>> start

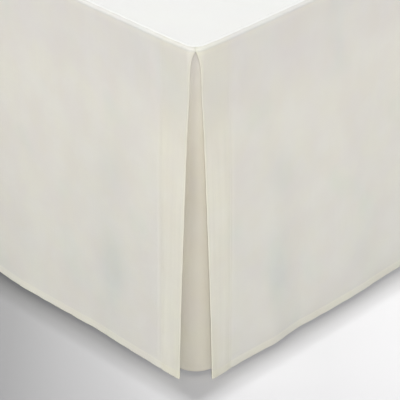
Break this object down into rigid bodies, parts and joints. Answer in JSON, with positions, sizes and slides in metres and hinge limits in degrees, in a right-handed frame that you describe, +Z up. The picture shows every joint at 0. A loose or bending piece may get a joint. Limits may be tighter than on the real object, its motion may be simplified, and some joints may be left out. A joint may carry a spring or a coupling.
{
  "type": "bed skirt on bed base",
  "caption": "Tailored bed skirt with flat drops, split foot corners and pleat underlays, hanging from a plain bed base on legs.",
  "frame": {"origin": "on the floor, under the centre of the whole object's bounding box", "axes": "+Z up, +Y towards the head of the bed, +X towards the right side drop when looking from the foot to the head"},
  "size_m": [1.4112, 1.925, 0.3818],
  "materials": {
    "skirt_cloth": "matt plain weave, cream",
    "underlay_cloth": "matt plain weave, cream, in the shade of the split",
    "deck_cloth": "matt plain weave, near white",
    "base_fabric": "matt upholstery cloth, light grey",
    "leg_wood": "satin varnish"
  },
  "bodies": {
    "root": {"bed_base": "base_fabric", "deck_panel": "deck_cloth", "drop_foot": "skirt_cloth", "drop_left": "skirt_cloth", "drop_right": "skirt_cloth", "pleat_underlay_left": "underlay_cloth", "pleat_underlay_right": "underlay_cloth", "leg_foot_left": "leg_wood", "leg_foot_right": "leg_wood", "leg_head_left": "leg_wood", "leg_head_right": "leg_wood"}
  },
  "joints": []
}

>> end

Write out the full listing, keeping every line exactly as it is.

[Response]:
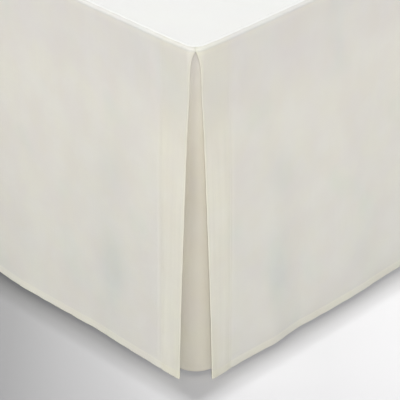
Break this object down into rigid bodies, parts and joints. Answer in JSON, with positions, sizes and slides in metres and hinge limits in degrees, in a right-handed frame that you describe, +Z up. The picture shows every joint at 0. A loose or bending piece may get a joint. Limits may be tighter than on the real object, its motion may be simplified, and some joints may be left out. A joint may carry a spring or a coupling.
{
  "type": "bed skirt on bed base",
  "caption": "Tailored bed skirt with flat drops, split foot corners and pleat underlays, hanging from a plain bed base on legs.",
  "frame": {"origin": "on the floor, under the centre of the whole object's bounding box", "axes": "+Z up, +Y towards the head of the bed, +X towards the right side drop when looking from the foot to the head"},
  "size_m": [1.4112, 1.925, 0.3818],
  "materials": {
    "skirt_cloth": "matt plain weave, cream",
    "underlay_cloth": "matt plain weave, cream, in the shade of the split",
    "deck_cloth": "matt plain weave, near white",
    "base_fabric": "matt upholstery cloth, light grey",
    "leg_wood": "satin varnish"
  },
  "bodies": {
    "root": {"bed_base": "base_fabric", "deck_panel": "deck_cloth", "drop_foot": "skirt_cloth", "drop_left": "skirt_cloth", "drop_right": "skirt_cloth", "pleat_underlay_left": "underlay_cloth", "pleat_underlay_right": "underlay_cloth", "leg_foot_left": "leg_wood", "leg_foot_right": "leg_wood", "leg_head_left": "leg_wood", "leg_head_right": "leg_wood"}
  },
  "joints": []
}